**Goal**
Copy out all the entries word for word.

******************************

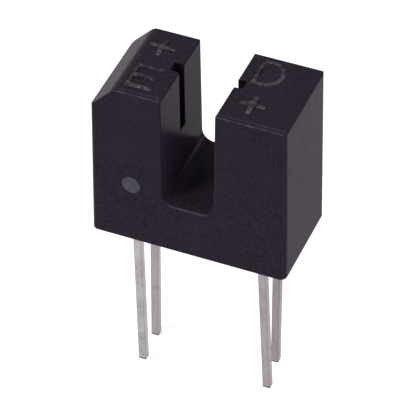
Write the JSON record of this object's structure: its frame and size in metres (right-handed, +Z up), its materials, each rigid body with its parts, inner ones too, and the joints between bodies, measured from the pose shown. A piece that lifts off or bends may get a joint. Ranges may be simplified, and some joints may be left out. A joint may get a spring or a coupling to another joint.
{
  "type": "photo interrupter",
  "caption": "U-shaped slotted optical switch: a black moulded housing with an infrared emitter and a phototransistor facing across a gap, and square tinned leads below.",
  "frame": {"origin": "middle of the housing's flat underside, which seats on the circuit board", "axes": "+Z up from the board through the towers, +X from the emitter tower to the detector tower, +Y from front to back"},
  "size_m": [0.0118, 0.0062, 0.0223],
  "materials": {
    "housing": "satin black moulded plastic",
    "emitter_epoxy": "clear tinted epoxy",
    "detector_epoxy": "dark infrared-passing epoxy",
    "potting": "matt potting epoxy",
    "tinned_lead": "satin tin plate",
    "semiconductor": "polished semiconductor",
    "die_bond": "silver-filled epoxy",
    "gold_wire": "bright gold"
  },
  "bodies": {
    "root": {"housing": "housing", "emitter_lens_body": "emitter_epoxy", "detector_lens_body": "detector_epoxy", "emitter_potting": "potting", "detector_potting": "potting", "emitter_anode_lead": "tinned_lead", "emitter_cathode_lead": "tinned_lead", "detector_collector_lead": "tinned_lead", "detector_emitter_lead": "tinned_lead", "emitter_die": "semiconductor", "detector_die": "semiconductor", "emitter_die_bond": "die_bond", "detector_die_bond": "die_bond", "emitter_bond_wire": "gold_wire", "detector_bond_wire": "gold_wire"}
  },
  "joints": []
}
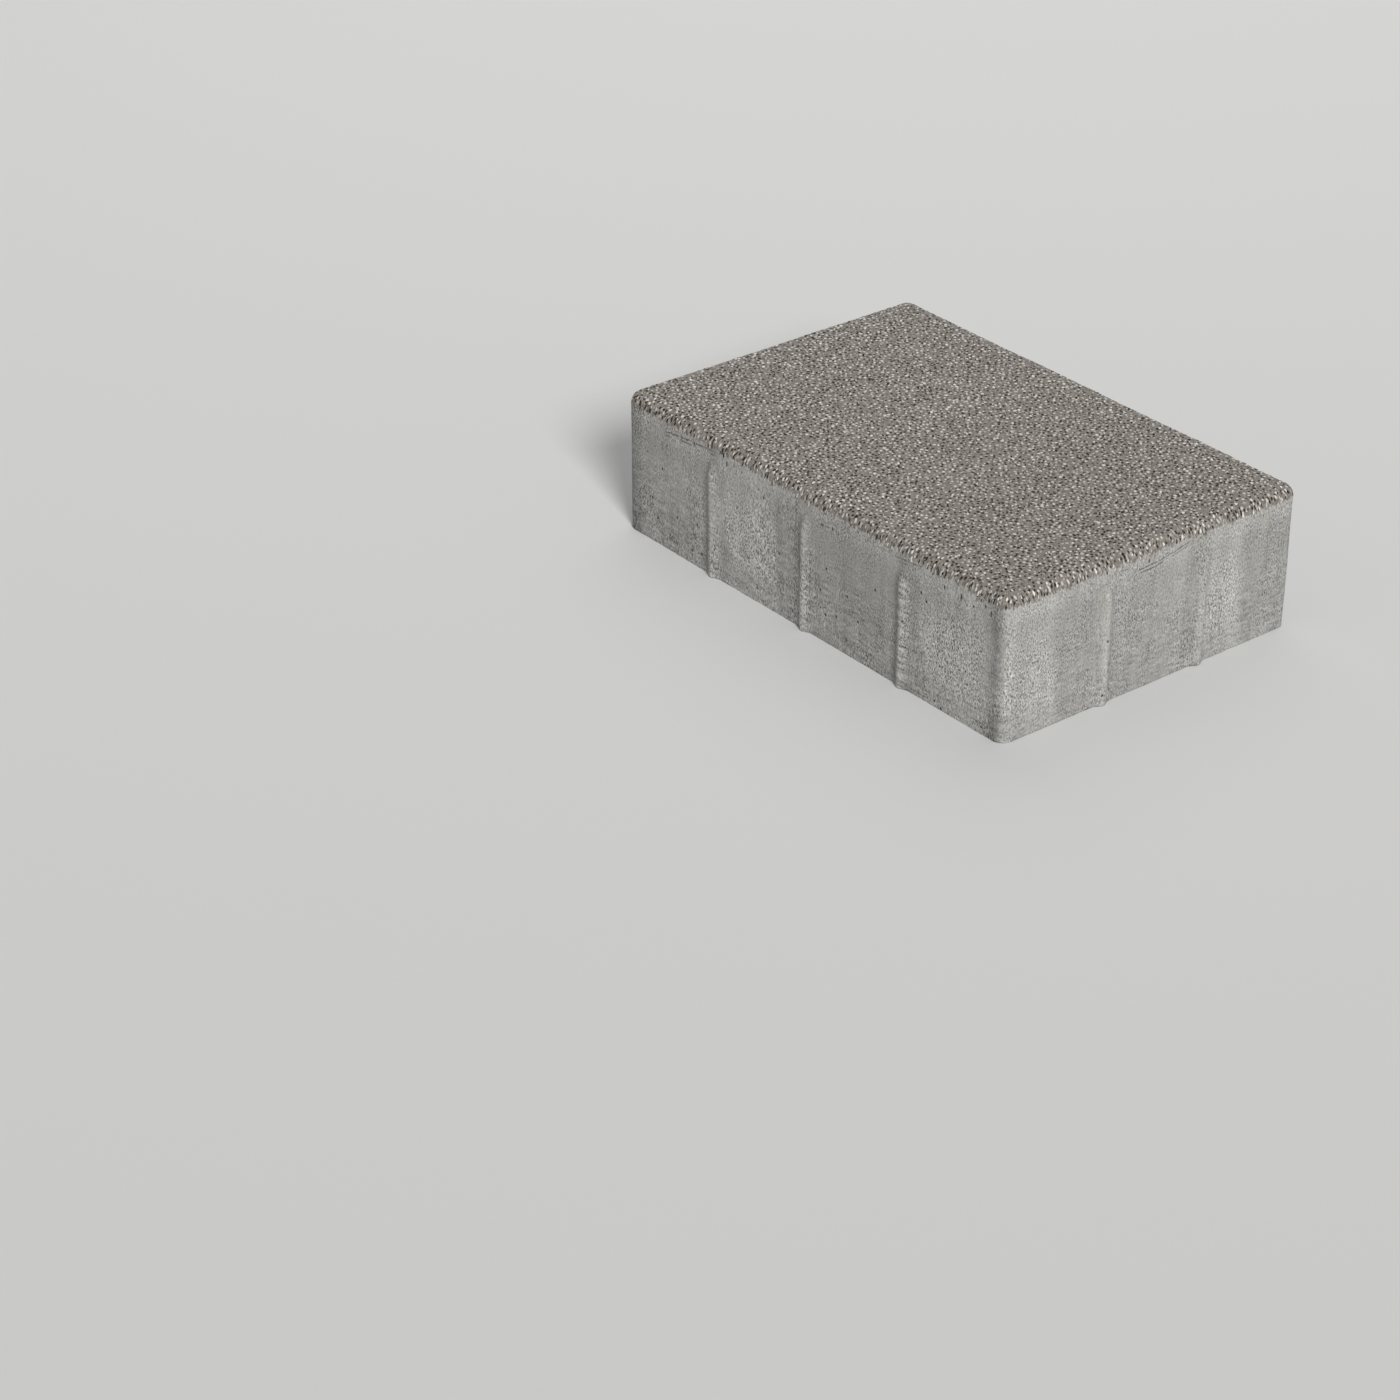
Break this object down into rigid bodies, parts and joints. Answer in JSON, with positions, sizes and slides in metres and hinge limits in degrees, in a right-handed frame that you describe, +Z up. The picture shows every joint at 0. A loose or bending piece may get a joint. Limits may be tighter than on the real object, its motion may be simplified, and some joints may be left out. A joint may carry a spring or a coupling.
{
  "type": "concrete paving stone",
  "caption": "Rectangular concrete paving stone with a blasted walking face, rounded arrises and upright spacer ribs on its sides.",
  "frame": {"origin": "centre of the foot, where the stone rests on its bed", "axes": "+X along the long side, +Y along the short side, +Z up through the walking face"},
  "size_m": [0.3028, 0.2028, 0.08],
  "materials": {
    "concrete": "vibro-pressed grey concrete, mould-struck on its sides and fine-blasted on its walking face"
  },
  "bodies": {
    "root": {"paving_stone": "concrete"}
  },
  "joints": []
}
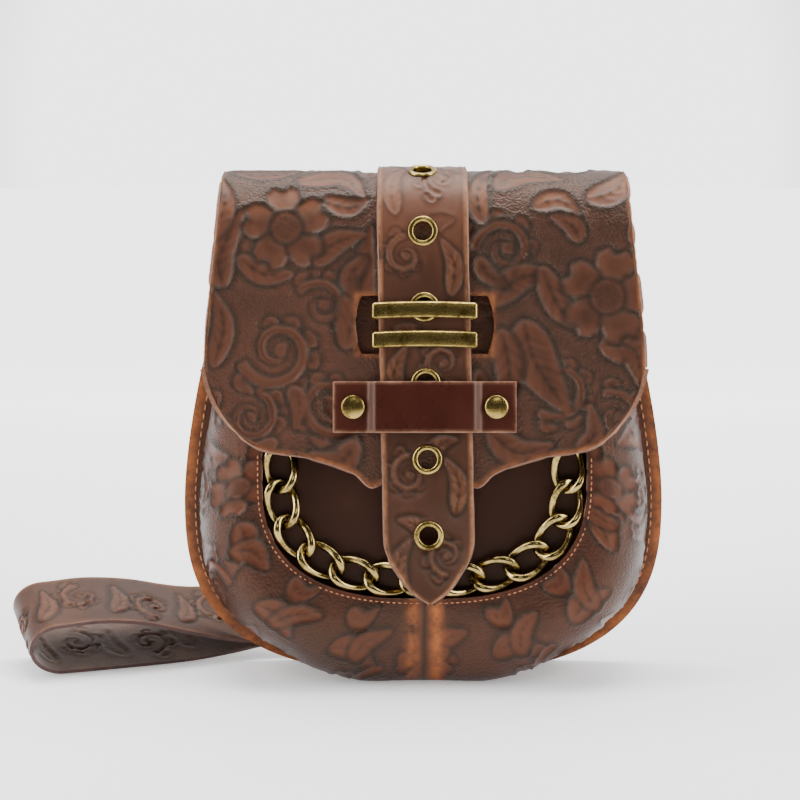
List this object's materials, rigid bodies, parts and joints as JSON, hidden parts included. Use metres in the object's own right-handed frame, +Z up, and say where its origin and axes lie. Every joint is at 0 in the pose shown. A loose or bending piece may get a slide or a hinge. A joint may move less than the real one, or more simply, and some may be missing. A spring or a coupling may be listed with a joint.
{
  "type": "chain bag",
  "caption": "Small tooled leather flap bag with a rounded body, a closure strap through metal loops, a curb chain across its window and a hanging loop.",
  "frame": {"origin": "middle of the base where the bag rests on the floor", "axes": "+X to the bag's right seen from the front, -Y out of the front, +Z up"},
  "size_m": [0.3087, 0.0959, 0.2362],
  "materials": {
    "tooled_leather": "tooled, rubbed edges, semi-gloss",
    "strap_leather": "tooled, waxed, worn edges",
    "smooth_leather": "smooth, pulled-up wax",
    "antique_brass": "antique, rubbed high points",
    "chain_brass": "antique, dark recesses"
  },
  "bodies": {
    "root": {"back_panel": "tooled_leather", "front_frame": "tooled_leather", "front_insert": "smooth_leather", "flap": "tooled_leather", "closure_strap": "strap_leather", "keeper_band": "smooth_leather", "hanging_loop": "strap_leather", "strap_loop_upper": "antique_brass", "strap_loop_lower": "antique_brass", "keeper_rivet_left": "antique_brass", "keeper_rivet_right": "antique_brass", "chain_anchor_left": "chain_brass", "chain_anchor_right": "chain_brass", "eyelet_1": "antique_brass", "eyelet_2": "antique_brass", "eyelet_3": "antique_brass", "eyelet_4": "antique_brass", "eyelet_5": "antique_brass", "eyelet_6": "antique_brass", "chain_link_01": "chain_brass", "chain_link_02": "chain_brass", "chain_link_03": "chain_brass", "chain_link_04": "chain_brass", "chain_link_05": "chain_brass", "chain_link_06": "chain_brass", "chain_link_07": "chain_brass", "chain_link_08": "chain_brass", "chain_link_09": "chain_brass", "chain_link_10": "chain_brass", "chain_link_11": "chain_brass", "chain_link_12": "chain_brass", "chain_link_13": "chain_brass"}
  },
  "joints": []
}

******************************

**Worked answer**
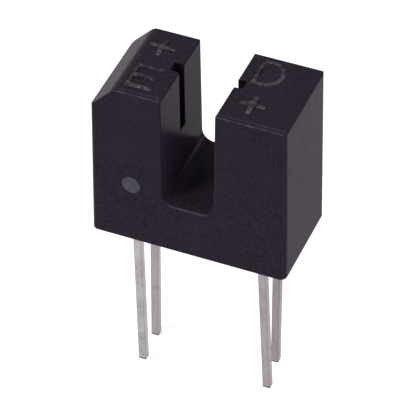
Write the JSON record of this object's structure: its frame and size in metres (right-handed, +Z up), its materials, each rigid body with its parts, inner ones too, and the joints between bodies, measured from the pose shown. A piece that lifts off or bends may get a joint. Ranges may be simplified, and some joints may be left out. A joint may get a spring or a coupling to another joint.
{
  "type": "photo interrupter",
  "caption": "U-shaped slotted optical switch: a black moulded housing with an infrared emitter and a phototransistor facing across a gap, and square tinned leads below.",
  "frame": {"origin": "middle of the housing's flat underside, which seats on the circuit board", "axes": "+Z up from the board through the towers, +X from the emitter tower to the detector tower, +Y from front to back"},
  "size_m": [0.0118, 0.0062, 0.0223],
  "materials": {
    "housing": "satin black moulded plastic",
    "emitter_epoxy": "clear tinted epoxy",
    "detector_epoxy": "dark infrared-passing epoxy",
    "potting": "matt potting epoxy",
    "tinned_lead": "satin tin plate",
    "semiconductor": "polished semiconductor",
    "die_bond": "silver-filled epoxy",
    "gold_wire": "bright gold"
  },
  "bodies": {
    "root": {"housing": "housing", "emitter_lens_body": "emitter_epoxy", "detector_lens_body": "detector_epoxy", "emitter_potting": "potting", "detector_potting": "potting", "emitter_anode_lead": "tinned_lead", "emitter_cathode_lead": "tinned_lead", "detector_collector_lead": "tinned_lead", "detector_emitter_lead": "tinned_lead", "emitter_die": "semiconductor", "detector_die": "semiconductor", "emitter_die_bond": "die_bond", "detector_die_bond": "die_bond", "emitter_bond_wire": "gold_wire", "detector_bond_wire": "gold_wire"}
  },
  "joints": []
}
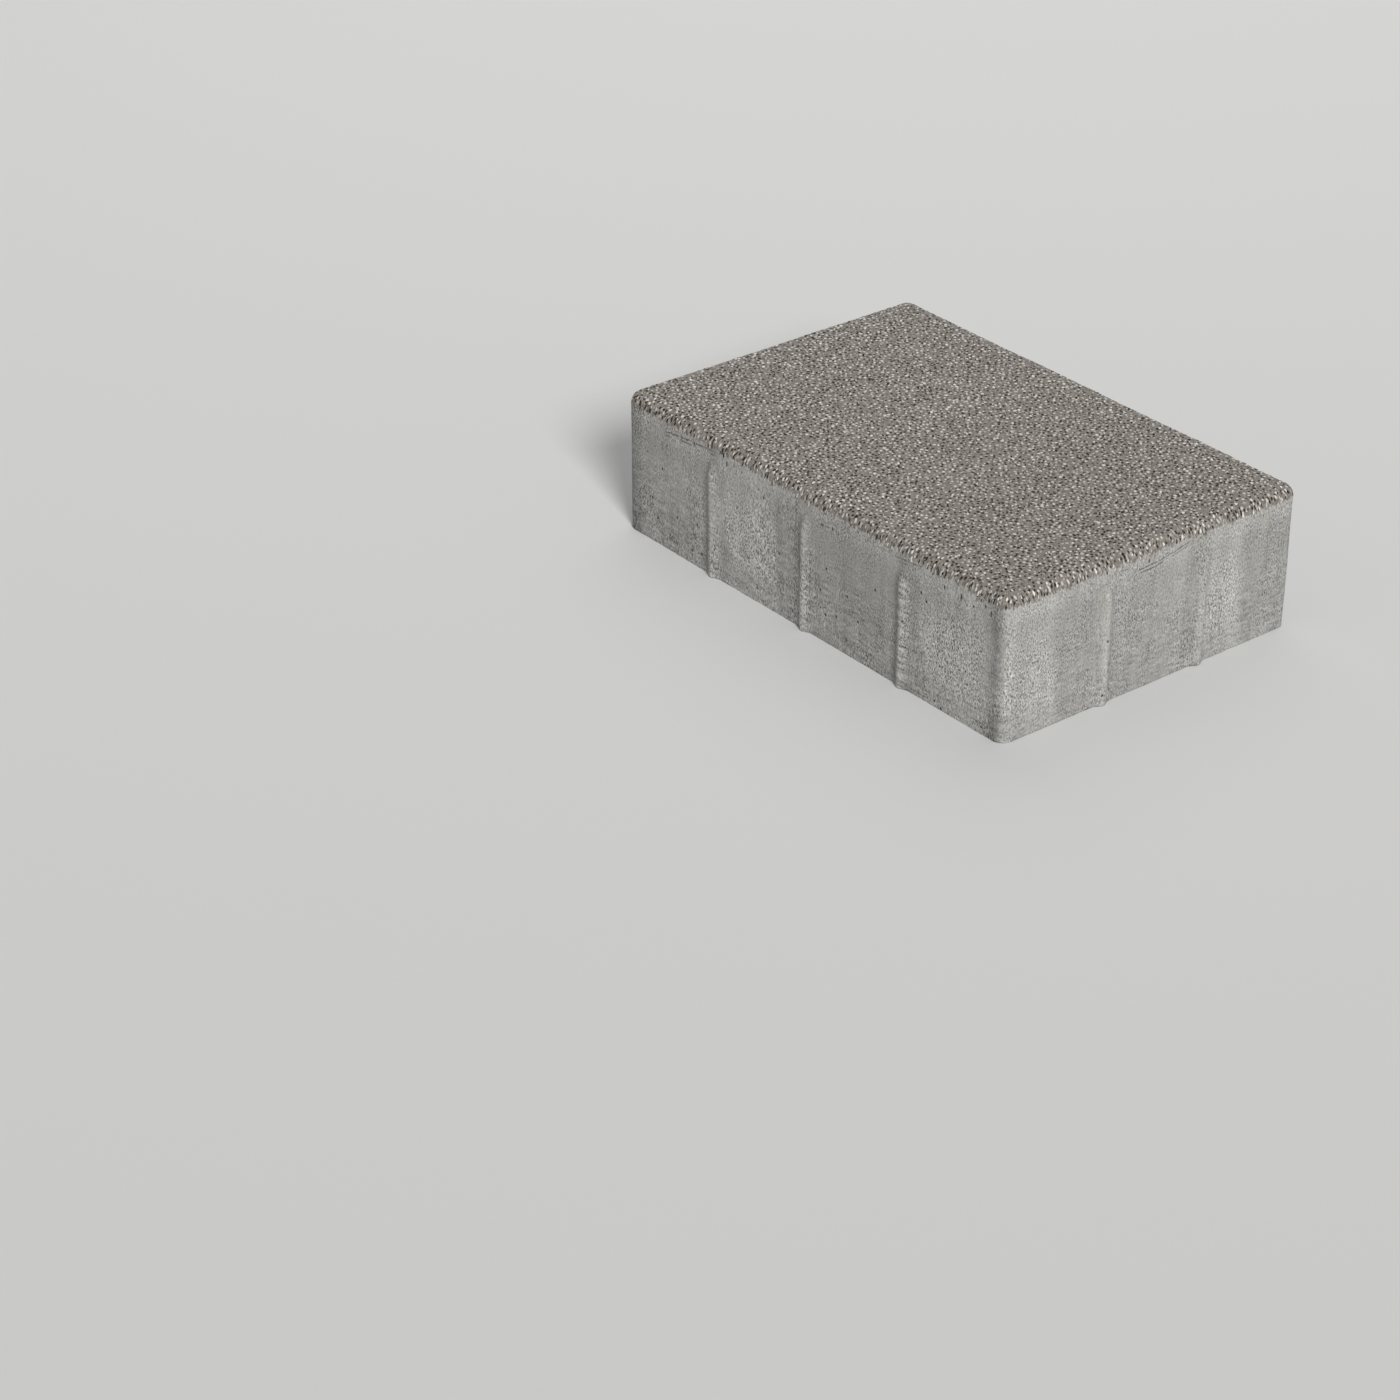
Break this object down into rigid bodies, parts and joints. Answer in JSON, with positions, sizes and slides in metres and hinge limits in degrees, in a right-handed frame that you describe, +Z up. The picture shows every joint at 0. A loose or bending piece may get a joint. Limits may be tighter than on the real object, its motion may be simplified, and some joints may be left out. A joint may carry a spring or a coupling.
{
  "type": "concrete paving stone",
  "caption": "Rectangular concrete paving stone with a blasted walking face, rounded arrises and upright spacer ribs on its sides.",
  "frame": {"origin": "centre of the foot, where the stone rests on its bed", "axes": "+X along the long side, +Y along the short side, +Z up through the walking face"},
  "size_m": [0.3028, 0.2028, 0.08],
  "materials": {
    "concrete": "vibro-pressed grey concrete, mould-struck on its sides and fine-blasted on its walking face"
  },
  "bodies": {
    "root": {"paving_stone": "concrete"}
  },
  "joints": []
}
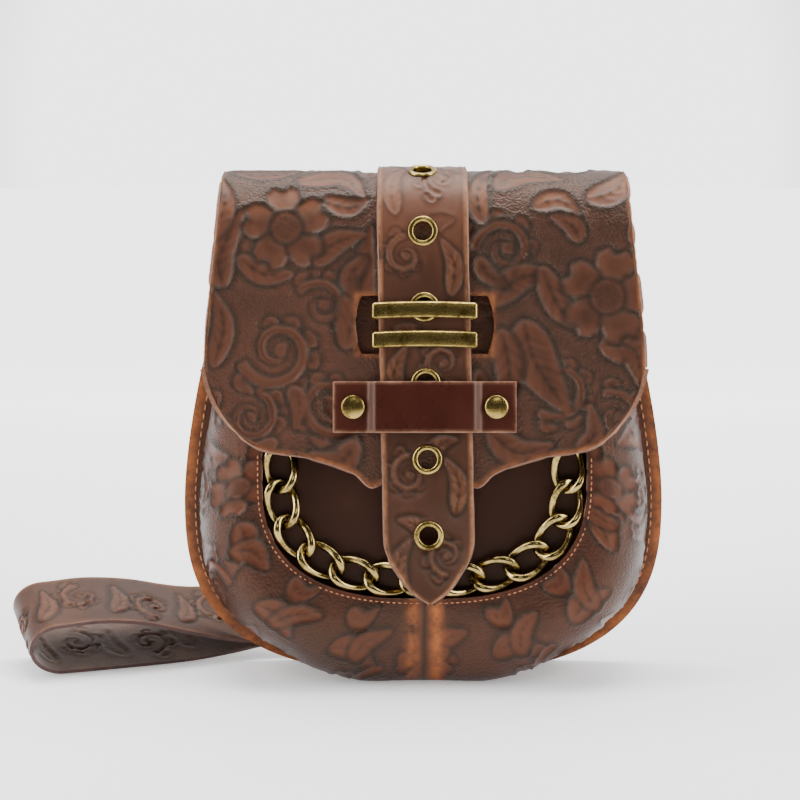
List this object's materials, rigid bodies, parts and joints as JSON, hidden parts included. Use metres in the object's own right-handed frame, +Z up, and say where its origin and axes lie. Every joint is at 0 in the pose shown. A loose or bending piece may get a slide or a hinge. A joint may move less than the real one, or more simply, and some may be missing. A spring or a coupling may be listed with a joint.
{
  "type": "chain bag",
  "caption": "Small tooled leather flap bag with a rounded body, a closure strap through metal loops, a curb chain across its window and a hanging loop.",
  "frame": {"origin": "middle of the base where the bag rests on the floor", "axes": "+X to the bag's right seen from the front, -Y out of the front, +Z up"},
  "size_m": [0.3087, 0.0959, 0.2362],
  "materials": {
    "tooled_leather": "tooled, rubbed edges, semi-gloss",
    "strap_leather": "tooled, waxed, worn edges",
    "smooth_leather": "smooth, pulled-up wax",
    "antique_brass": "antique, rubbed high points",
    "chain_brass": "antique, dark recesses"
  },
  "bodies": {
    "root": {"back_panel": "tooled_leather", "front_frame": "tooled_leather", "front_insert": "smooth_leather", "flap": "tooled_leather", "closure_strap": "strap_leather", "keeper_band": "smooth_leather", "hanging_loop": "strap_leather", "strap_loop_upper": "antique_brass", "strap_loop_lower": "antique_brass", "keeper_rivet_left": "antique_brass", "keeper_rivet_right": "antique_brass", "chain_anchor_left": "chain_brass", "chain_anchor_right": "chain_brass", "eyelet_1": "antique_brass", "eyelet_2": "antique_brass", "eyelet_3": "antique_brass", "eyelet_4": "antique_brass", "eyelet_5": "antique_brass", "eyelet_6": "antique_brass", "chain_link_01": "chain_brass", "chain_link_02": "chain_brass", "chain_link_03": "chain_brass", "chain_link_04": "chain_brass", "chain_link_05": "chain_brass", "chain_link_06": "chain_brass", "chain_link_07": "chain_brass", "chain_link_08": "chain_brass", "chain_link_09": "chain_brass", "chain_link_10": "chain_brass", "chain_link_11": "chain_brass", "chain_link_12": "chain_brass", "chain_link_13": "chain_brass"}
  },
  "joints": []
}